The world could probably sustain even more companies that focus on long term growth and quality instead of quick products. But that's not how you become famous. You become famous by making a quick app used by millions that you can IPO a few years later. So that's what many people in the world try to achieve. Not building a small company over decades that specializes in something which most people don't even know exists.
As a German I of course (quite irrationally) like the praise for "my" country (I actually feel I'm human, and being German is just birth luck, especially since I benefited enormously from the reunification).
On the other hand, OP has a point. This is once more an example of what works for anyone vs. what works for everyone. The countries you name all are very small. Imagine Asia getting even better (they probably will), and imagine African countries getting their act together (as unlikely though it may be). Who would buy all those machines and parts?

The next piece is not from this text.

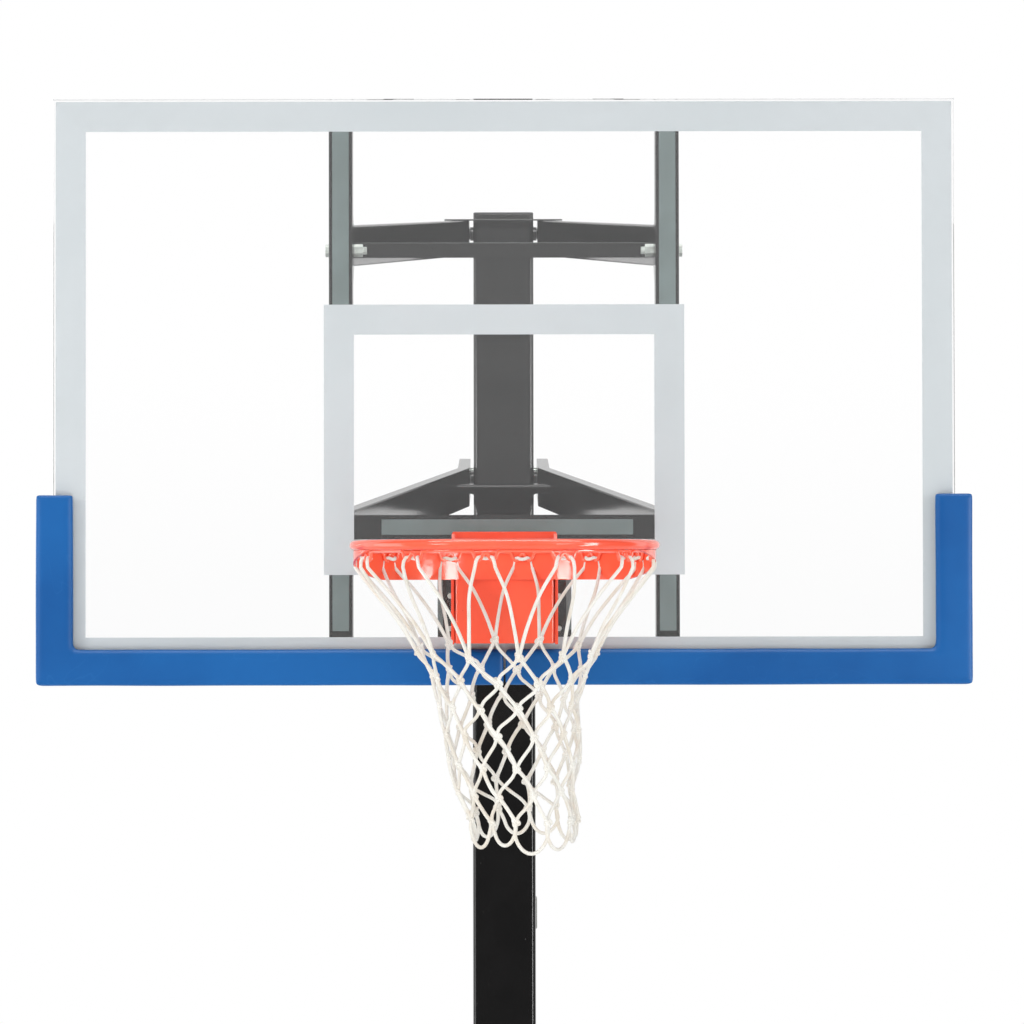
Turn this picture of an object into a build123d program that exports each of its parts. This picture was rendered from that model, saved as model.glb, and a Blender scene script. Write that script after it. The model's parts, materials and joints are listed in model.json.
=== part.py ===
from build123d import *
import os
from math import asin, atan, cos, degrees, radians, sin, sqrt, tan

# Portable basketball hoop. Millimetres, +Z up, -Y towards the court.
# Origin: on the floor, under the axis of the pole.

# Fits and clearances
seat_gap = 0.3
running_gap = 0.05
bolt_gap = 0.4
bolt_hole_radius = 6.6

# Backboard glass
glass_width = 1524.0
glass_height = 965.0
glass_thickness = 9.5
glass_edge_bevel = 1.2
glass_front_y = -1213.0
glass_top_z = 3284.0
glass_back_y = glass_front_y + glass_thickness
glass_bottom_z = glass_top_z - glass_height
glass_middle_z = glass_top_z - glass_height / 2

# Print on the back of the glass
print_thickness = 0.3
border_margin = 4.0
line_width = 50.8
target_width = 609.6
target_height = 457.2
target_drop = 348.0
target_middle_z = glass_top_z - target_drop - target_height / 2

# Steel frame behind the glass
tape_thickness = 2.0
tape_width = 28.0
frame_wall = 3.0
channel_width = 40.0
channel_depth = 42.0
channel_spacing = 553.0
channel_inset = 22.0
channel_bottom_inset = 43.0
ear_reach = 22.0
ear_half_height = 20.0
ear_root = 60.0
ear_corner_radius = 8.0
frame_front_y = glass_back_y + print_thickness + tape_thickness
channel_x = channel_spacing / 2
cross_height = 41.0
cross_depth = 32.0
cross_middle_z = 2559.5

# Lift arms
pivot_spacing = 500.0
upper_pivot_z = 3174.0
lower_pivot_z = upper_pivot_z - pivot_spacing
board_pivot_offset = 60.5
board_pivot_y = glass_back_y + board_pivot_offset
arm_drop = 141.0
arm_wall = 4.0
arm_flange = 23.0
arm_pole_gap = 5.5
arm_bend_y = 95.0
arm_bend_radius = 110.0
arm_end_bend = 53.0
arm_nose_rise = 17.0
arm_nose_slant = 25.0
arm_corner = 12.0
arm_nose = 28.0
upper_arm_height = 70.0
lower_arm_height = 77.0
arm_pivot_edge = 28.0
upper_arm_tail = 34.0
lower_arm_tail = 180.0
arm_length = sqrt(board_pivot_y**2 + arm_drop**2)
arm_slope = degrees(atan(arm_drop / -board_pivot_y))
pivot_bolt_radius = 6.35
bush_radius = 11.0
bush_length = 12.0
bush_wall_gap = 0.06
open_pivot_gap = 0.25

# Pole
pole_size = 127.0
pole_wall = 2.5
pole_corner = 11.0
pole_foot_z = 165.0
pole_joint_z = 1400.0
pole_top_joint_z = 2400.0
pole_overlap = 250.0
pole_slip = 0.15
pole_cap_z = 3212.0
cap_thickness = 4.0
splice_half = 150.0
upper_pole_size = pole_size - 2 * pole_wall - 2 * pole_slip
arm_web_x = pole_size / 2 + arm_pole_gap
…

Also, another great potential for future trouble is that an oversized part of our economy is bound to making cars. The "Zulieferers" (component suppliers) are much larger than the actual car makers, and they are all "Mittelstand". If they have to find new customers some day... electrical cares require a lot less expertise and less parts I'm told, plus ever more "growth", meaning ever more cars, isn't such a promising model (looking at Asian city traffic...).
It's strange that they credit a holdover from the Holy Roman Empire days as being one of the reasons, but ignore the privatization of East German industry and the massive infrastructure investment after reunification.
probably meant: G "has one of the biggest low income employment sector"
- less than 1/3 of median income
- < 20% of all employees (Dec 2016) with decreasing tendency
One day the VP from the American HQ came to the Indian office and yes he was German, during the intro meeting he talked about the low pressure from the tap. The tap was changed the next day.
I still remember that story because it taught me how Indians look at their surroundings and how a German looks at the same surroundings.